• SUPPLIED INFORMATION:

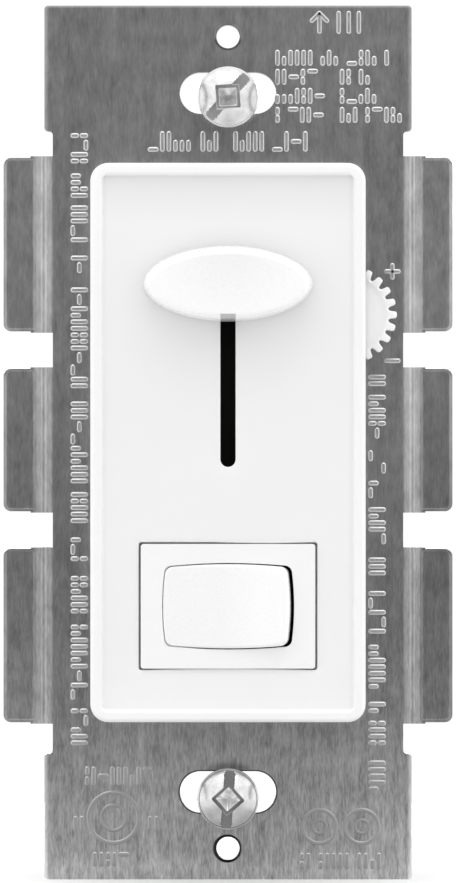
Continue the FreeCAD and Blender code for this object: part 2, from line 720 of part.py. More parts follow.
# ---------------------------------------------------------------- rocker switch
def rocker_bezel():
    """Flat surround of the paddle, its flange behind the panel and the skirt that holds the pivot."""
    z = ROCKER_Z
    plate = rounded_block(BEZEL_WIDTH, BEZEL_HEIGHT, BEZEL_FRONT, PANEL_REAR + 0.05, BEZEL_CORNER, 0, z)
    flange = rounded_block(
        BEZEL_WIDTH + FLANGE_OVERLAP, BEZEL_HEIGHT + FLANGE_OVERLAP,
        PANEL_REAR, PANEL_REAR + FLANGE_THICKNESS, FLANGE_CORNER, 0, z,
    )
    skirt = rounded_block(2 * SWITCH_HALF_X, 2 * SWITCH_HALF_Z, PANEL_REAR, SKIRT_REAR, SWITCH_CORNER, 0, z)
    opening = barrel_block(
        PADDLE_WIDTH / 2 + PADDLE_OPENING_GAP_X, PADDLE_HEIGHT / 2 + PADDLE_OPENING_GAP_Z,
        BEZEL_FRONT - 1, BEZEL_FRONT + BEZEL_LIP + 1,
    )
    inside = centred_box(SKIRT_INNER_X, SKIRT_INNER_Z, BEZEL_FRONT + BEZEL_LIP, SKIRT_REAR + 1, 0, z)
    reach = TRUNNION_REACH + 0.1
    bearing = rod_z(TRUNNION_RADIUS + TRUNNION_GAP, 0, ROCKER_PIVOT_Y, z - reach, z + reach)
    return fuse([plate, flange, skirt]).cut(opening).cut(inside).cut(bearing)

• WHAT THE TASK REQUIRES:
Print all of the data exactly as it was given.

• EXERCISE SOLUTION:
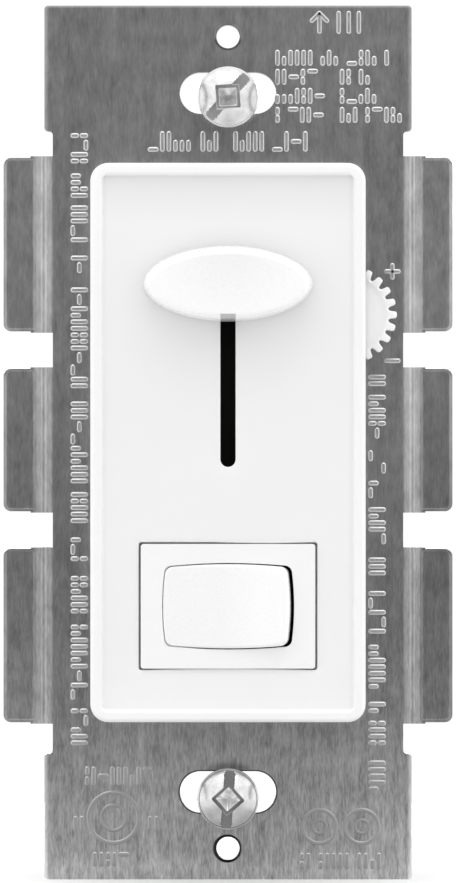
Continue the FreeCAD and Blender code for this object: part 2, from line 720 of part.py. More parts follow.
# ---------------------------------------------------------------- rocker switch
def rocker_bezel():
    """Flat surround of the paddle, its flange behind the panel and the skirt that holds the pivot."""
    z = ROCKER_Z
    plate = rounded_block(BEZEL_WIDTH, BEZEL_HEIGHT, BEZEL_FRONT, PANEL_REAR + 0.05, BEZEL_CORNER, 0, z)
    flange = rounded_block(
        BEZEL_WIDTH + FLANGE_OVERLAP, BEZEL_HEIGHT + FLANGE_OVERLAP,
        PANEL_REAR, PANEL_REAR + FLANGE_THICKNESS, FLANGE_CORNER, 0, z,
    )
    skirt = rounded_block(2 * SWITCH_HALF_X, 2 * SWITCH_HALF_Z, PANEL_REAR, SKIRT_REAR, SWITCH_CORNER, 0, z)
    opening = barrel_block(
        PADDLE_WIDTH / 2 + PADDLE_OPENING_GAP_X, PADDLE_HEIGHT / 2 + PADDLE_OPENING_GAP_Z,
        BEZEL_FRONT - 1, BEZEL_FRONT + BEZEL_LIP + 1,
    )
    inside = centred_box(SKIRT_INNER_X, SKIRT_INNER_Z, BEZEL_FRONT + BEZEL_LIP, SKIRT_REAR + 1, 0, z)
    reach = TRUNNION_REACH + 0.1
    bearing = rod_z(TRUNNION_RADIUS + TRUNNION_GAP, 0, ROCKER_PIVOT_Y, z - reach, z + reach)
    return fuse([plate, flange, skirt]).cut(opening).cut(inside).cut(bearing)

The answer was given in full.